** start Material provided **

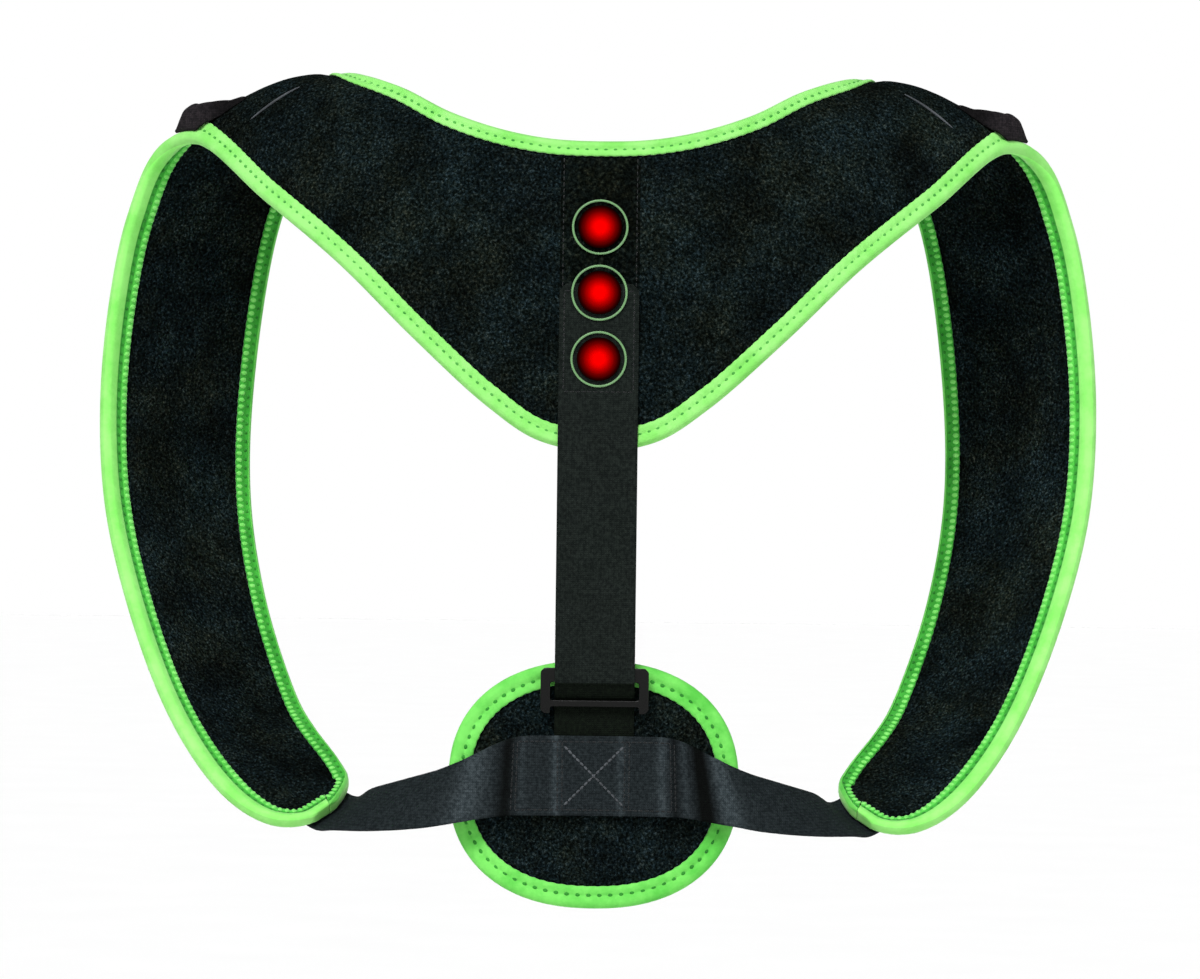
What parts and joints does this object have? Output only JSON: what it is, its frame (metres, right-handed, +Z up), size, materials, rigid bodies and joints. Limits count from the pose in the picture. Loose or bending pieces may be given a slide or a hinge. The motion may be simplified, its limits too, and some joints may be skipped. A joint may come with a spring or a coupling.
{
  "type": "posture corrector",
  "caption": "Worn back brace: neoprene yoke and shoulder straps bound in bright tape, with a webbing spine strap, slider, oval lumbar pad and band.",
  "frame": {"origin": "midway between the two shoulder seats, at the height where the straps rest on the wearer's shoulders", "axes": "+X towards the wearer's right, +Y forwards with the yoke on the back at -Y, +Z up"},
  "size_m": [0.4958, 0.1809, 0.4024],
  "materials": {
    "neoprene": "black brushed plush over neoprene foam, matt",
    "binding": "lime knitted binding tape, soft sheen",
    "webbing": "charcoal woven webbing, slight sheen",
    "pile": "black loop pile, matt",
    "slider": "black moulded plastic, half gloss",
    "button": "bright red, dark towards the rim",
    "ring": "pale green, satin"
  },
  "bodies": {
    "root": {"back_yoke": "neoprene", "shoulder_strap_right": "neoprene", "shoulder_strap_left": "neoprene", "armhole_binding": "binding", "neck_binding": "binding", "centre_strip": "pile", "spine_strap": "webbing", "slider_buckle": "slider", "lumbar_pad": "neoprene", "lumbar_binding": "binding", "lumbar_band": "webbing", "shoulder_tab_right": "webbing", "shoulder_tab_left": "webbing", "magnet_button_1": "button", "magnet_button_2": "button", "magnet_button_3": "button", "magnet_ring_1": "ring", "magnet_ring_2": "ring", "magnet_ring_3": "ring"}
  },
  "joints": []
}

** end Material provided **

Among the lines above, how many contain the string "bodies"? State the number alone.

Response to this task
2